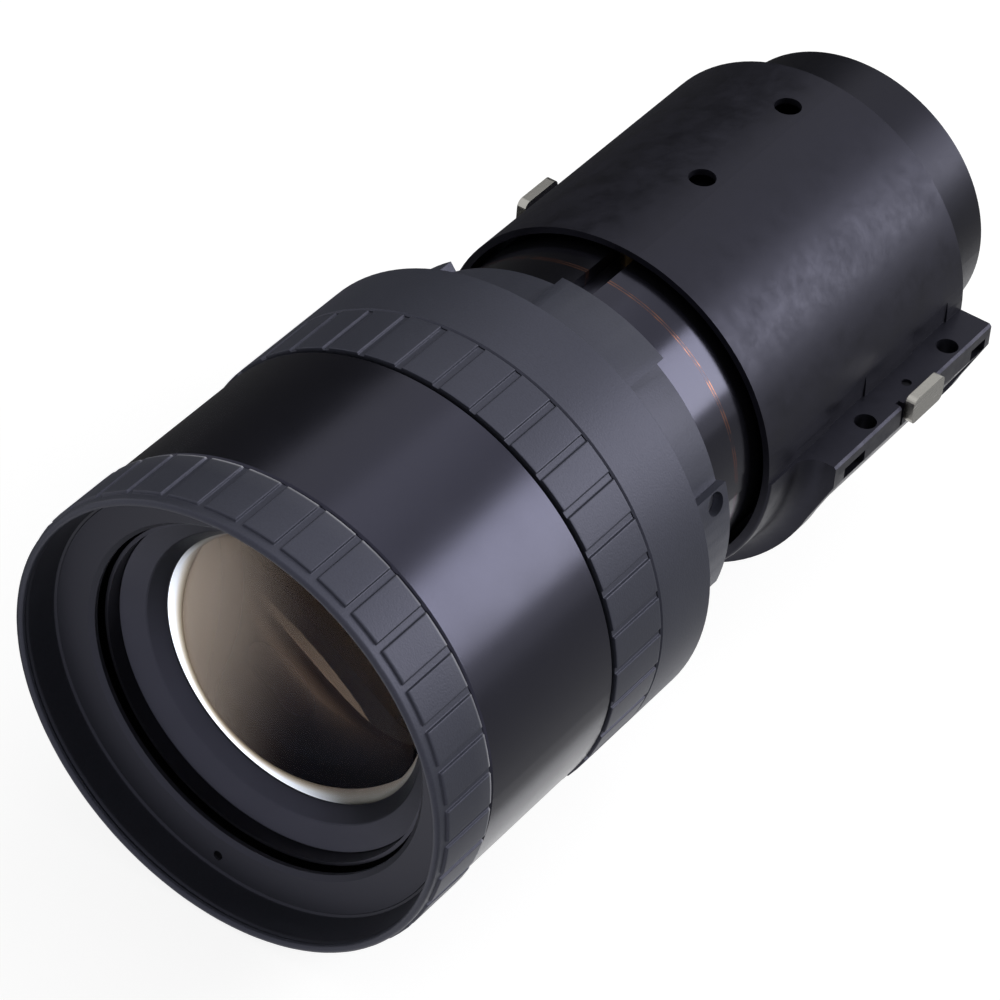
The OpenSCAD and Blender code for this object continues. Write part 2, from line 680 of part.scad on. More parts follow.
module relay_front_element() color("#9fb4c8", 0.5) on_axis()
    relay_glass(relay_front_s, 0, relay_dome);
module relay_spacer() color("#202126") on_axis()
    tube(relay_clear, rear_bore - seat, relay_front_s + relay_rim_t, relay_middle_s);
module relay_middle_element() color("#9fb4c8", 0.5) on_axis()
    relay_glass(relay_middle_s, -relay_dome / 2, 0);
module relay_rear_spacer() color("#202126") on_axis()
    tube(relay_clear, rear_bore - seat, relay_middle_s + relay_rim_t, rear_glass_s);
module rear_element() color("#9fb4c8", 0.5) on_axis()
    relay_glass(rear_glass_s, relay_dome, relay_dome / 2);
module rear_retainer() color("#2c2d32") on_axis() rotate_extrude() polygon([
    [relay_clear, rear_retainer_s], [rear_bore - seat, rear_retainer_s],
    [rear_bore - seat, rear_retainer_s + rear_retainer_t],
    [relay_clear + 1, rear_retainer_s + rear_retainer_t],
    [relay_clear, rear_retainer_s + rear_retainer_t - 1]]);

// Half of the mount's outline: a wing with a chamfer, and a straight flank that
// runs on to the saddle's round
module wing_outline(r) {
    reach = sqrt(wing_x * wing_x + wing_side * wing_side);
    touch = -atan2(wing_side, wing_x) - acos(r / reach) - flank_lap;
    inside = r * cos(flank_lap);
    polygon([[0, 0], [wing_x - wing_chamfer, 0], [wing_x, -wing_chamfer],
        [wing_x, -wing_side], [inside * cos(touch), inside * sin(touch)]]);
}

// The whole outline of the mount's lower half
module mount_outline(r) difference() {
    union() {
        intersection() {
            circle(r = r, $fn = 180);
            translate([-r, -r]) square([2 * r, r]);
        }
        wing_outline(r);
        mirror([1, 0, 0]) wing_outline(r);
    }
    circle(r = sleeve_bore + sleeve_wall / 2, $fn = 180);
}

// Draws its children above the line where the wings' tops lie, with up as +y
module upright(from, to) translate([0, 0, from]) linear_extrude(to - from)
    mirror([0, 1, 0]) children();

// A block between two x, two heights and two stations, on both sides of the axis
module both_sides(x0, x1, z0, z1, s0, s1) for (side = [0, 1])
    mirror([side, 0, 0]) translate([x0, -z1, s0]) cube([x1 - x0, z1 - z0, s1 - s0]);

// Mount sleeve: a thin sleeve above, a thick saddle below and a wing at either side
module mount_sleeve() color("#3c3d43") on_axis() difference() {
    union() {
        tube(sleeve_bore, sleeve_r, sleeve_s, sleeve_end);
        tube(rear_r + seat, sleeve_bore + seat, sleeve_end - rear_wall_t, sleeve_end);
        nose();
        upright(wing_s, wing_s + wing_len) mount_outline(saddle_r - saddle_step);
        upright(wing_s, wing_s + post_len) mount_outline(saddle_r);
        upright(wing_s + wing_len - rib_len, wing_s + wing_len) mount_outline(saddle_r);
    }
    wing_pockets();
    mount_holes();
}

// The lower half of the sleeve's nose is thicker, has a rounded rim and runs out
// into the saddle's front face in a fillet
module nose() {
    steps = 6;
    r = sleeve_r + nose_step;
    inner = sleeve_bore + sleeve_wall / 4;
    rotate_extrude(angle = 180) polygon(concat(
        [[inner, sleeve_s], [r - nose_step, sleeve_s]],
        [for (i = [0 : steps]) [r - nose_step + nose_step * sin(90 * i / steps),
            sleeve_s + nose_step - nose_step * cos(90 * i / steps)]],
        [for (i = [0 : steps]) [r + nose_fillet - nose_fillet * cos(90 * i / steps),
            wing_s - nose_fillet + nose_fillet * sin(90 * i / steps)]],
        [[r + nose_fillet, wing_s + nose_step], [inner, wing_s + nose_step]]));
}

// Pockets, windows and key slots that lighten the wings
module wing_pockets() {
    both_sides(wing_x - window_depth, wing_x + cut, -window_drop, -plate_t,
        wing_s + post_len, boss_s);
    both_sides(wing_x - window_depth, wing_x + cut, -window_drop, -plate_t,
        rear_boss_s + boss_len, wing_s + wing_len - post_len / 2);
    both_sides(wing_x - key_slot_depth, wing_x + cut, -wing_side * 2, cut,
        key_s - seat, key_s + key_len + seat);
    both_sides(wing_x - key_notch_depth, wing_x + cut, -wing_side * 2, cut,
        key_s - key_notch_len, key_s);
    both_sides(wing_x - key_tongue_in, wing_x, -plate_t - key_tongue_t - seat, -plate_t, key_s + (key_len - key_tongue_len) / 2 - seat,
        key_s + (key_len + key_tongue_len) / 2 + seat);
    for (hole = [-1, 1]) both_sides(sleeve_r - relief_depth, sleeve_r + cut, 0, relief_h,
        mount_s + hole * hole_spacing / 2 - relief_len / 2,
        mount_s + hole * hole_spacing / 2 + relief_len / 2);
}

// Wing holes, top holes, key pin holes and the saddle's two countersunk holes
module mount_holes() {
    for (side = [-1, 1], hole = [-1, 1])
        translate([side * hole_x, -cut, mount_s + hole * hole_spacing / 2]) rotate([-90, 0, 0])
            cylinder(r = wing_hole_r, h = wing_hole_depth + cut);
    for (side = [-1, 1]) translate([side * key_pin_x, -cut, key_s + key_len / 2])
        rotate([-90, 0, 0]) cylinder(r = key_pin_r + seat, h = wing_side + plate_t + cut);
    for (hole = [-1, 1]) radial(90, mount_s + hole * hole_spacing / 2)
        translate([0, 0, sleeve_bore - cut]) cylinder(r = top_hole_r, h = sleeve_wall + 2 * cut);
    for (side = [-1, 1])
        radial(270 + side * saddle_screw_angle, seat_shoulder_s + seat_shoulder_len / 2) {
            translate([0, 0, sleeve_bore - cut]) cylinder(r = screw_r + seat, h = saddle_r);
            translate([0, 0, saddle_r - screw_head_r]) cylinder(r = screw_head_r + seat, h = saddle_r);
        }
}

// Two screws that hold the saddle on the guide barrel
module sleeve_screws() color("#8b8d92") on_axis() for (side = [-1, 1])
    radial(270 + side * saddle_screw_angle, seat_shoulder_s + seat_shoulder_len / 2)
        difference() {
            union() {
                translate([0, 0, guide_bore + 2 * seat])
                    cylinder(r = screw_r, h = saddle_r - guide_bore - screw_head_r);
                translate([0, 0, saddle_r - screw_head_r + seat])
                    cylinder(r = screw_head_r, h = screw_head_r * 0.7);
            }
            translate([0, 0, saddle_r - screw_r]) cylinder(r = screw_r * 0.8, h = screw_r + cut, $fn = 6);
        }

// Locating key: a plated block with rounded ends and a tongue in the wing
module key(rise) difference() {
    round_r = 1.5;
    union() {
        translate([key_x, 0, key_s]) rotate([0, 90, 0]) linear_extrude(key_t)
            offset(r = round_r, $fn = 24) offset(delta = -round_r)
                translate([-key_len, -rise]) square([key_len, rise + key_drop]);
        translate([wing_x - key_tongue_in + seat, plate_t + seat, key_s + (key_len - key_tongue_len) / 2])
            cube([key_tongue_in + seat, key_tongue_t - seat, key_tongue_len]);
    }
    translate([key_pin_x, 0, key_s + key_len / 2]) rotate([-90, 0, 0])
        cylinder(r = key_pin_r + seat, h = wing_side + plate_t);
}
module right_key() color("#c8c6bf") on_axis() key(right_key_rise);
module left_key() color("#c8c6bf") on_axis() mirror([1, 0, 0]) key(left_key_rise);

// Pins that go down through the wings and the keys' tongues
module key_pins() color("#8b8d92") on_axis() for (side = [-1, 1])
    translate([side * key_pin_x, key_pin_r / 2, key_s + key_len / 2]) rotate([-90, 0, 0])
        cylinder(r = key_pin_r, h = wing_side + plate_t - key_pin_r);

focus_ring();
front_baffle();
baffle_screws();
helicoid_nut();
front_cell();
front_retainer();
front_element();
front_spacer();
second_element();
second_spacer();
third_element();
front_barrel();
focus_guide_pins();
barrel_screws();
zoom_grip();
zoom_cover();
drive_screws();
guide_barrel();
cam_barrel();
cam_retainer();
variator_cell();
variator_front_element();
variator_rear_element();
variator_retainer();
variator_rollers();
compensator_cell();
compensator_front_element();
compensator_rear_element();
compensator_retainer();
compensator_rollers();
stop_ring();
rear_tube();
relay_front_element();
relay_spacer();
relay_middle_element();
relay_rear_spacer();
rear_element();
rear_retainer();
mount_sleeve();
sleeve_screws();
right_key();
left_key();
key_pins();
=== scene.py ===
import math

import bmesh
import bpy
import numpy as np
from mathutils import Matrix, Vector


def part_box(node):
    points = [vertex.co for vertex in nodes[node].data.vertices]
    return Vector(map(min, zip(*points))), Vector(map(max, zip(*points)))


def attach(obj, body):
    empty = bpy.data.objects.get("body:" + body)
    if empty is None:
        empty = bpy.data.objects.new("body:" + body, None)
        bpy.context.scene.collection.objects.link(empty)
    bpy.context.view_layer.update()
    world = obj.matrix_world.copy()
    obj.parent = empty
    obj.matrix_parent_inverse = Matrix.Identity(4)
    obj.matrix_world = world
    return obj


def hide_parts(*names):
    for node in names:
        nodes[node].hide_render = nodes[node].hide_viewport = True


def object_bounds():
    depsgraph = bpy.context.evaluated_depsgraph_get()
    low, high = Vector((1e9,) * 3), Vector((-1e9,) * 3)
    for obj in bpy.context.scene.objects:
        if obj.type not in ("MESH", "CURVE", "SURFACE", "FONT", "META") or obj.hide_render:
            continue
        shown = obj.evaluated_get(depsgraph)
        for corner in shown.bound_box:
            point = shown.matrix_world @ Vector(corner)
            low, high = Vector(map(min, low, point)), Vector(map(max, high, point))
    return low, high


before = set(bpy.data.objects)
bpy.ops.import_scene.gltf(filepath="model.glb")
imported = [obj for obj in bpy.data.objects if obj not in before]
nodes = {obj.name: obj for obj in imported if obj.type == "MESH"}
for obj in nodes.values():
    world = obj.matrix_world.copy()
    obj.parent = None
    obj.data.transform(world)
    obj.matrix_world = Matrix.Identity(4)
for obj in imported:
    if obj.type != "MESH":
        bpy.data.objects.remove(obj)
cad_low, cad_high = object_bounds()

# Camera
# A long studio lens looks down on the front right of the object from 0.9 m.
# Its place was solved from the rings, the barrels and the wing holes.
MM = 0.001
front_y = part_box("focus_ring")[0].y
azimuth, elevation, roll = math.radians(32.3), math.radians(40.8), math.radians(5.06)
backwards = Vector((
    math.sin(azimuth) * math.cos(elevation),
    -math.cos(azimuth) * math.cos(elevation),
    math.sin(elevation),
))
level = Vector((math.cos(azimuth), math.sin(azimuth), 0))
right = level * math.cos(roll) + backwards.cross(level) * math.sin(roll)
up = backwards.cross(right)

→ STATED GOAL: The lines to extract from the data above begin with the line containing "focus_ring();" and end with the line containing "obj.matrix_parent_inverse = Matrix.Identity(4)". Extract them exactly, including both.

→ RESPONSE TO THE TASK:
focus_ring();
front_baffle();
baffle_screws();
helicoid_nut();
front_cell();
front_retainer();
front_element();
front_spacer();
second_element();
second_spacer();
third_element();
front_barrel();
focus_guide_pins();
barrel_screws();
zoom_grip();
zoom_cover();
drive_screws();
guide_barrel();
cam_barrel();
cam_retainer();
variator_cell();
variator_front_element();
variator_rear_element();
variator_retainer();
variator_rollers();
compensator_cell();
compensator_front_element();
compensator_rear_element();
compensator_retainer();
compensator_rollers();
stop_ring();
rear_tube();
relay_front_element();
relay_spacer();
relay_middle_element();
relay_rear_spacer();
rear_element();
rear_retainer();
mount_sleeve();
sleeve_screws();
right_key();
left_key();
key_pins();
=== scene.py ===
import math

import bmesh
import bpy
import numpy as np
from mathutils import Matrix, Vector


def part_box(node):
    points = [vertex.co for vertex in nodes[node].data.vertices]
    return Vector(map(min, zip(*points))), Vector(map(max, zip(*points)))


def attach(obj, body):
    empty = bpy.data.objects.get("body:" + body)
    if empty is None:
        empty = bpy.data.objects.new("body:" + body, None)
        bpy.context.scene.collection.objects.link(empty)
    bpy.context.view_layer.update()
    world = obj.matrix_world.copy()
    obj.parent = empty
    obj.matrix_parent_inverse = Matrix.Identity(4)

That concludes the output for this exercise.